On 28th July, 1863, the 2nd Battalion left for Sri Lanka, then called Ceylon. Robert writes that, although he has some nerves about going abroad, “still I am willing to go there for if I take care of myself I shall be able to get on in my profession and earn both fame and promotion.” The battalion consisted of around 800 men, but with a surprising 63 women and 86 children accompanying them. By the time Robert writes in December 1865, he tells his father “I am in charge of the school of this attachment. The children of soldiers of the Regiment attend it and grown men who are desirous to learn. I have 13 children and 28 men on my books.

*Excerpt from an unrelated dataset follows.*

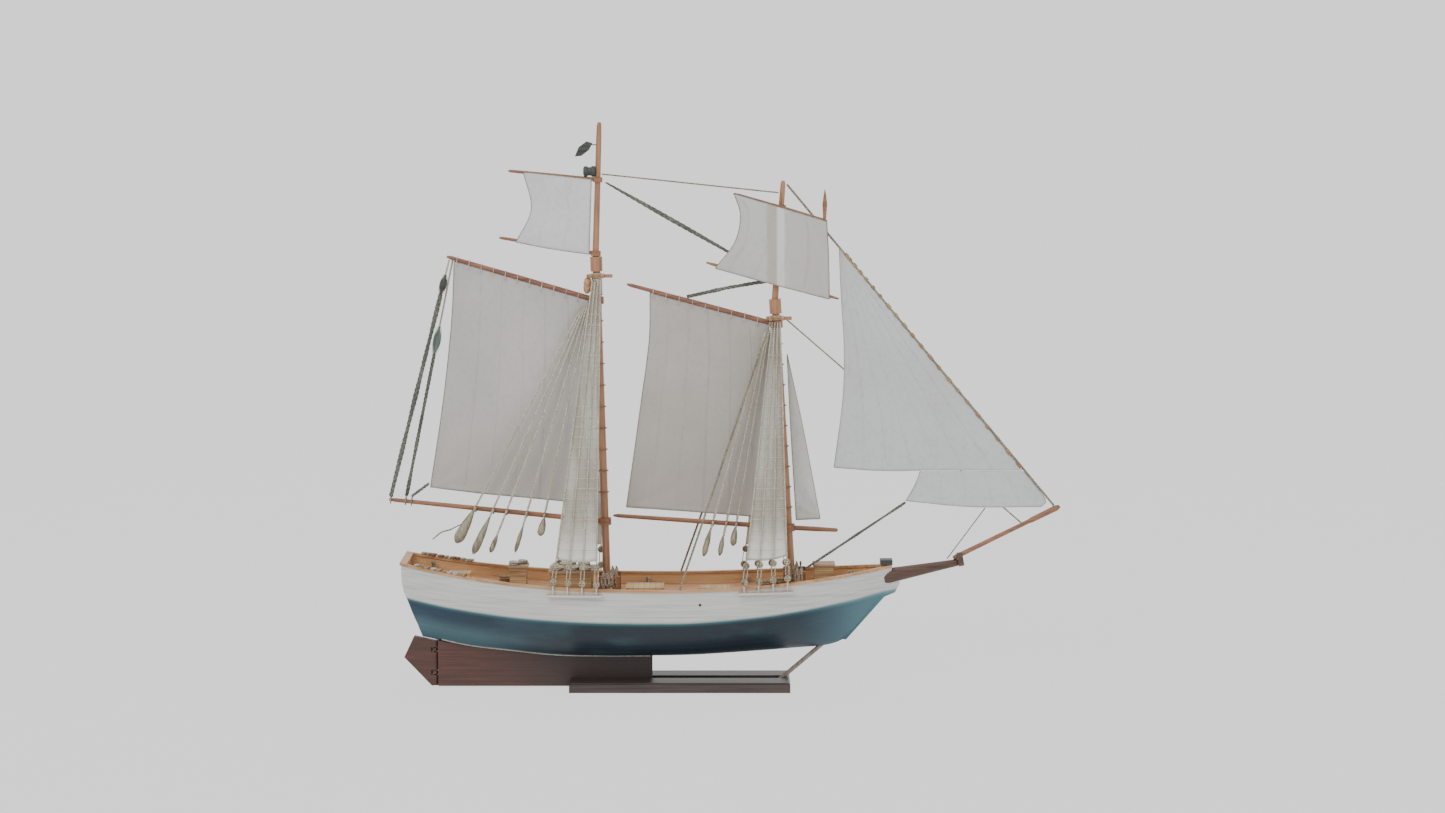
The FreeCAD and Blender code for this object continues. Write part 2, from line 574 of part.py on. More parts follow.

The presence of family hinted at by Robert McIntosh is illustrated in another painting by Coleridge. Although depicting a scene on the way to Canada a few years earlier, it shows the presence of women and children, laughter, dancing and community. Families were a big part of Regimental life – we know that there was even a midwife assigned to the 25th Regiment around this time.

Moving from a croft in Rogart, to Edinburgh, and then to Ceylon, Robert’s experience of the world must have increased dramatically in a short space of time. The experience in Ceylon detailed by Captain Turner in his scrapbook, includes many amateur concerts, plays, shooting competitions, and military gossip. It also includes the details of an accidental death in October 1865, when an officer who was aiming at a target, turned when he heard a noise behind him, and accidentally shot and killed a fellow officer. An outbreak of typhoid in 1868 would claim more lives. The final letter from Robert McIntosh ends differently to the others, with a change in tone and perhaps a sense of his own mortality.

I feel very happy and am living in the hope of heaven and all its glories through the merits of the redeemer who died and gave himself for us. I must now draw to a close. I wish you and the family and friends a very happy new year and with kind love to you all I remain, your affectionate son, Robert.